Problématique : Comment Montaigne renverse-t-il les jugements de valeur par lesquels les Européens se représentent les Amérindiens ?

Mouvements du texte : 4 : Du relativisme culturel (l 1 à l 6) jusqu’à « de tout faire ».

Nature et sauvagerie (l 6 à 17) : « Ces hommes sont sauvages » à « étouffée ».

« nous » et « eux » (l 17 à l 30) : « Ces peuples » à « liens sociaux ».

Un modèle de société (l 30 à la fin).

1er mouvement : Du relativisme culturel (l 1 à 6)

Dès la 1ère phrase, Montaigne relativise son propos pour donner un avis personnel. (relativiser : considérer quelque chose comme n’ayant qu’un caractère, qu’une importance relative à un élément analogue, comparable). Emploi du pronom personnel « je », « m’ ». La proposition incise permet de revenir sur la notion de témoignage. « on » = homme dont parle Montaigne p 47 (début du chapitre).

L’idée du relativisme culturel s’applique dans la tournure restrictive : « il n’y a rien de barbare ni de sauvage dans ce peuple. » (définition p 150 : façon de penser qui veut que les idées et usages d’une société donnée n’aient pas plus de valeur que ceux d’une autre société, et varient selon les époques et les lieux géographiques.)

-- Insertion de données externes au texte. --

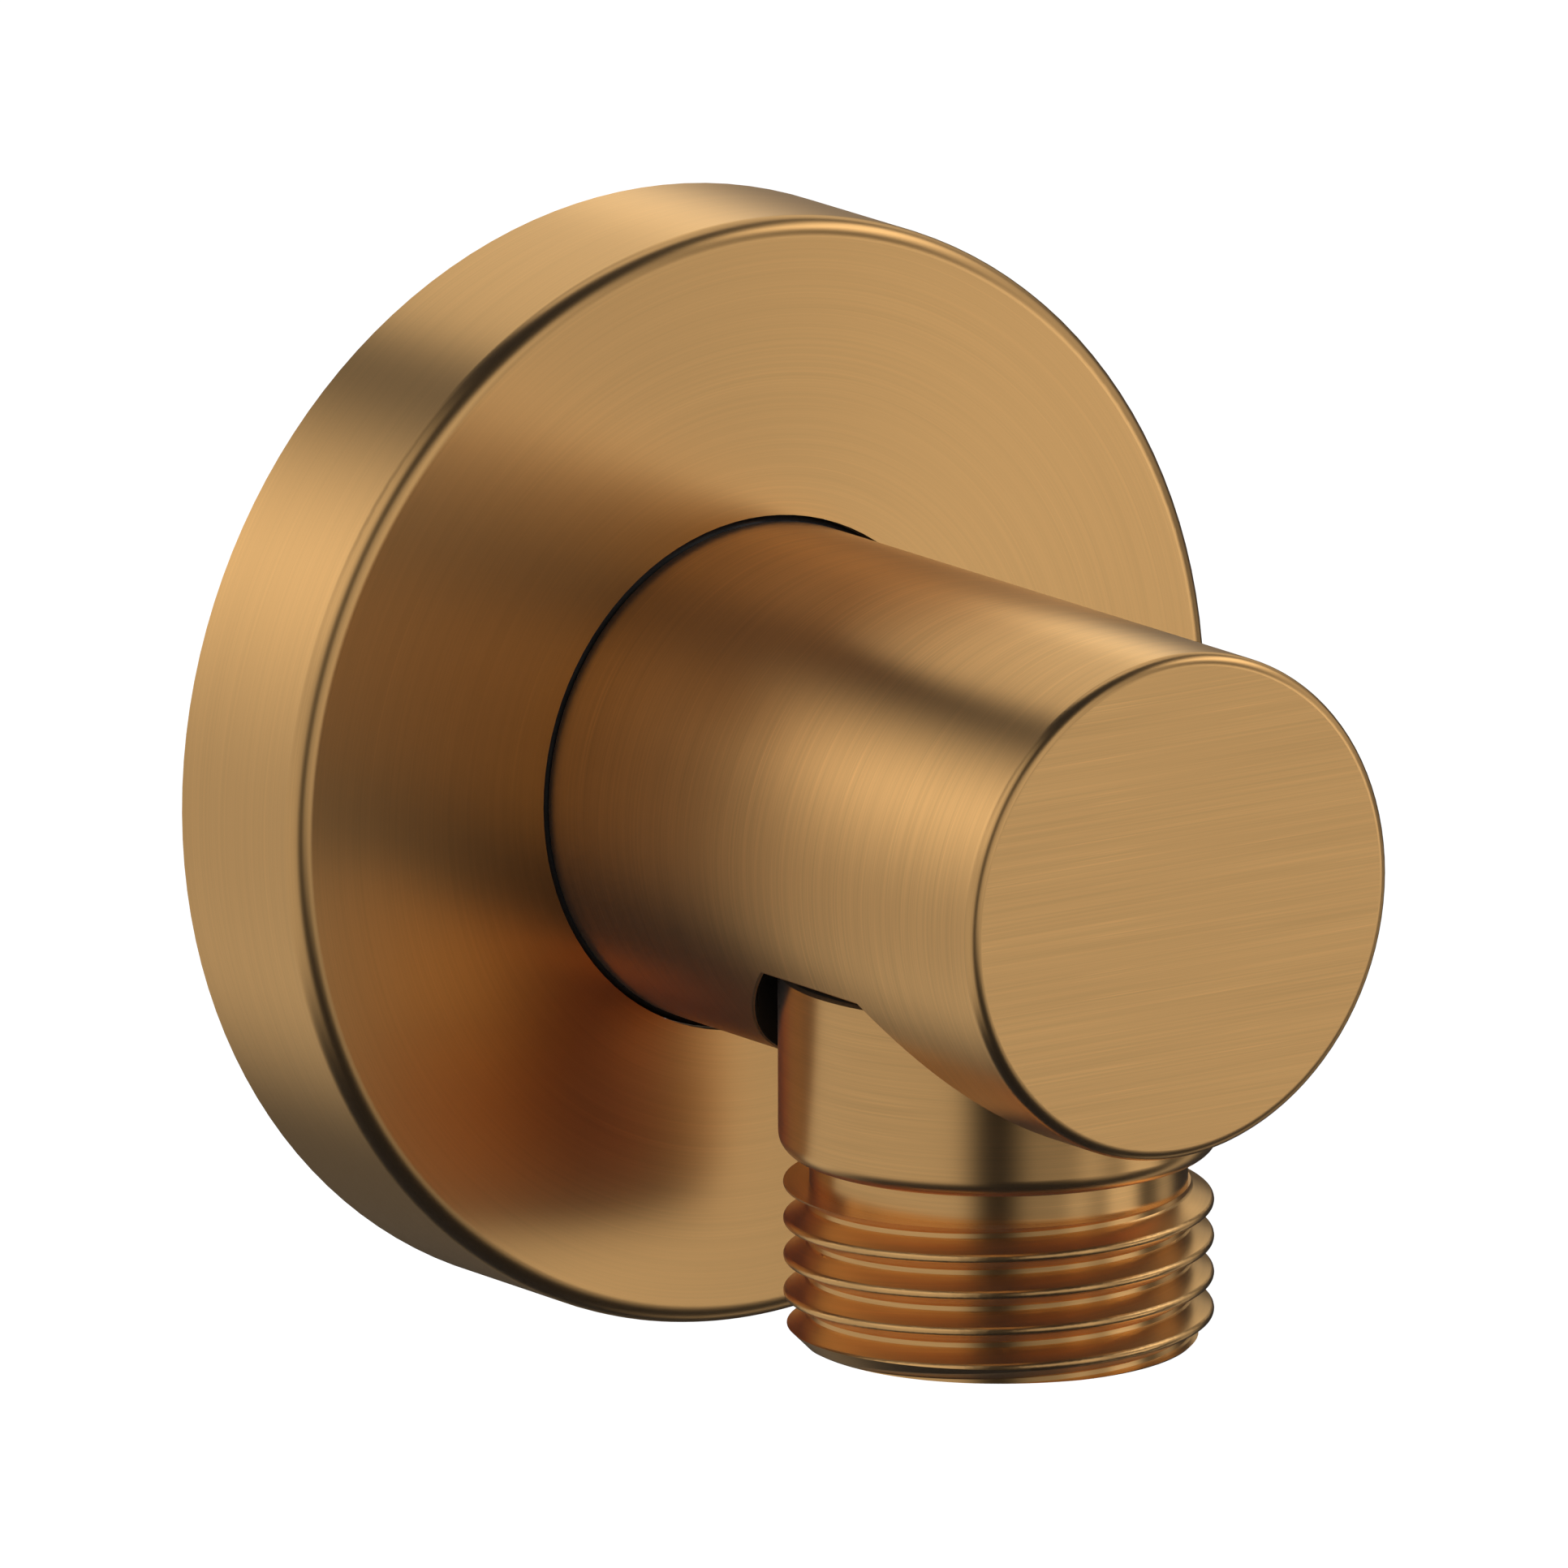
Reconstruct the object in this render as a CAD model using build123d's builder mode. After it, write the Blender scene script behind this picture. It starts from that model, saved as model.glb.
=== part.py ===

Montaigne fait porter sa réflexion sur le sens du terme « barbare » et « barbarie », ainsi que « sauvage », mots lourds de préjugés : cf début du chapitre p 47. « chacun appelle barbarie ce qui n’est pas dans ses coutumes ». = Sorte de maxime. Présent de vérité générale.

Il remet ainsi en perspective la notion d’ethnocentrisme qu’il définit (p 149 : façon de voir le monde exclusivement à travers le prisme des usages et des idées de sa communauté d’origine en les considérant comme les seules valables, sans distance critique.) : l 3-5.  La tournure restrictive « Il semble que nous n’avons d’autre critère de la vérité… » montre à quel point c’est une vision restreinte que de penser et de voir le monde ainsi.